During a recent seminar on property law, Ahmad Mohammad Shareef, undersecretary of the Department of Municipal Affairs (DMA), said, "Abu Dhabi is currently witnessing a construction boom that is predicted to continue into the next 15 years [...] The success of these mixed-use projects, however, is dependent on having the right regulatory framework that could provide the legal protection and clarity that property owners and investors require."

Reform in Abu Dhabi's real estate sector began with the introduction of two laws in 2005. Law No 3 established the Land Department, which serves to register property rights and issue the corresponding documentation such as title deeds and certificates. Law No 19 outlines ownership rights of UAE and GCC nationals in Abu Dhabi. This law also entitles foreign nationals to a usufruct right (leasehold) for up to 99 years within designated 'investment zones'; effectively allowing them to own real estate units but not the land they are built upon.

In spite of these laws, analysts say there is still more work to do regarding the real estate regulations in the emirate. They suggest further refinement of the code to facilitate foreign investment and boost consumer confidence.

The DMA is working in collaboration with the United Arab Emirates (UAE) based legal firm Al Tamimi & Company to draft documents explaining the laws pertaining to the maintenance and operation of multi-owned buildings. A new Strata law, designed to better define ownership in multi-owned buildings such as apartment complexes, will be developed to outline the obligations and rights of developers and owners alike. Neighbouring Dubai is expected to implement this type of regulation shortly; however, there has been some delay for this much needed reform.

Speakers at the seminar stressed the need to set up a land registration system similar to the Dubai land department's computerised model. Local lawyers and property specialists also expect the government to establish a body similar to the Real Estate Regulatory Agency in Dubai to regulate both real estate brokers and property developers.

Within the UAE, Dubai has historically taken the lead in property regulation. The emirate legalised property sales between locals in 1997 and to foreigners (with certain restrictions) in 2002. Prior to that time, transferring ownership of land required official approval. However, if Abu Dhabi issues a Strata law before Dubai, it will have the opportunity to acquire a leadership position in UAE real estate law.
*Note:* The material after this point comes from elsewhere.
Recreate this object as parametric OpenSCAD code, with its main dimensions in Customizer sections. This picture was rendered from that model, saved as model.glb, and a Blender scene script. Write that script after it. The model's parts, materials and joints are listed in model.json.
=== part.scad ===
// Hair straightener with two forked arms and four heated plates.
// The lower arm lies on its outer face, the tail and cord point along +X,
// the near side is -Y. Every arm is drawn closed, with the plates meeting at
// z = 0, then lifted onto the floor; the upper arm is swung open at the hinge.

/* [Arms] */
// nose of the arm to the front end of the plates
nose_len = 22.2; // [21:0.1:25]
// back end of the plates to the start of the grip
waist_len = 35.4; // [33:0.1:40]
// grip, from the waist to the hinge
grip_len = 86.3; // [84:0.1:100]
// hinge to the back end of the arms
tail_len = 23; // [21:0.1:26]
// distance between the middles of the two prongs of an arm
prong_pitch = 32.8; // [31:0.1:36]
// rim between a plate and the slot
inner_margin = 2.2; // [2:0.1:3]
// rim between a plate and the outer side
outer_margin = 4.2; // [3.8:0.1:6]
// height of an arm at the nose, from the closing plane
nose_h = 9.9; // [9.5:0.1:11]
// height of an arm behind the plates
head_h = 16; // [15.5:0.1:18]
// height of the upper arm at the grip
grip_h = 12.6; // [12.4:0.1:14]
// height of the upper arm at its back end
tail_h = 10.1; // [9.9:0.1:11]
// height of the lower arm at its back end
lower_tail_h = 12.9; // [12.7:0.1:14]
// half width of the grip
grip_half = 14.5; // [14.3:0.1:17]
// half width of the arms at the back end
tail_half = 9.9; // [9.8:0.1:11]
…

Although additional reform is required, analysts believe investors should be encouraged by the developments in the local property market.
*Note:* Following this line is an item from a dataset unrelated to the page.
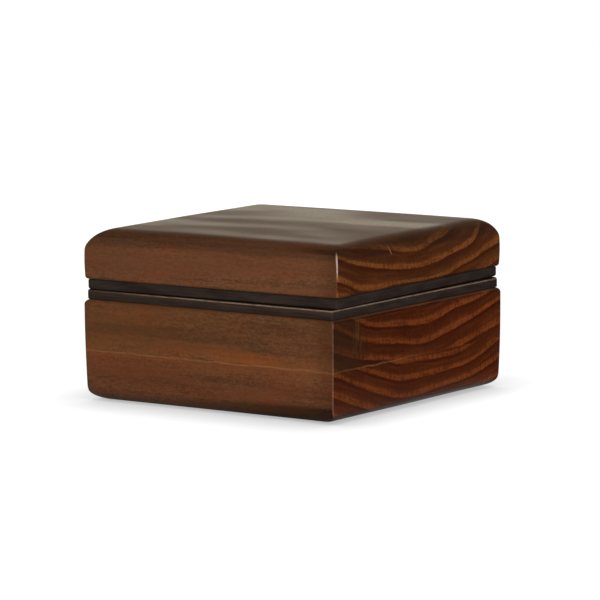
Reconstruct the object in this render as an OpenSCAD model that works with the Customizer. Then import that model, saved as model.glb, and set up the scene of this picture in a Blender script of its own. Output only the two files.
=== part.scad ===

Real estate sales started off slowly in the beginning of 2007 but have picked up in the second half of the year. According to Walid Khalfallah and Majed Azza, real estate analysts for HSBC in Dubai, the local real estate market "remains extremely tight, with stronger-than-expected growth in rents (22%) and prices (18%)." Although some buyers remain hesitant to invest because of gaps in legislation regarding property ownership, the proposed regulations should have a positive impact on the market by attracting more foreign investors.

Abu Dhabi is trying to strike a clear balance between developing an investor-friendly property market and maintaining local ownership. The government is continuing to work alongside the private sector to create regulations beneficial to both parties and ensure a healthy real estate market into the future.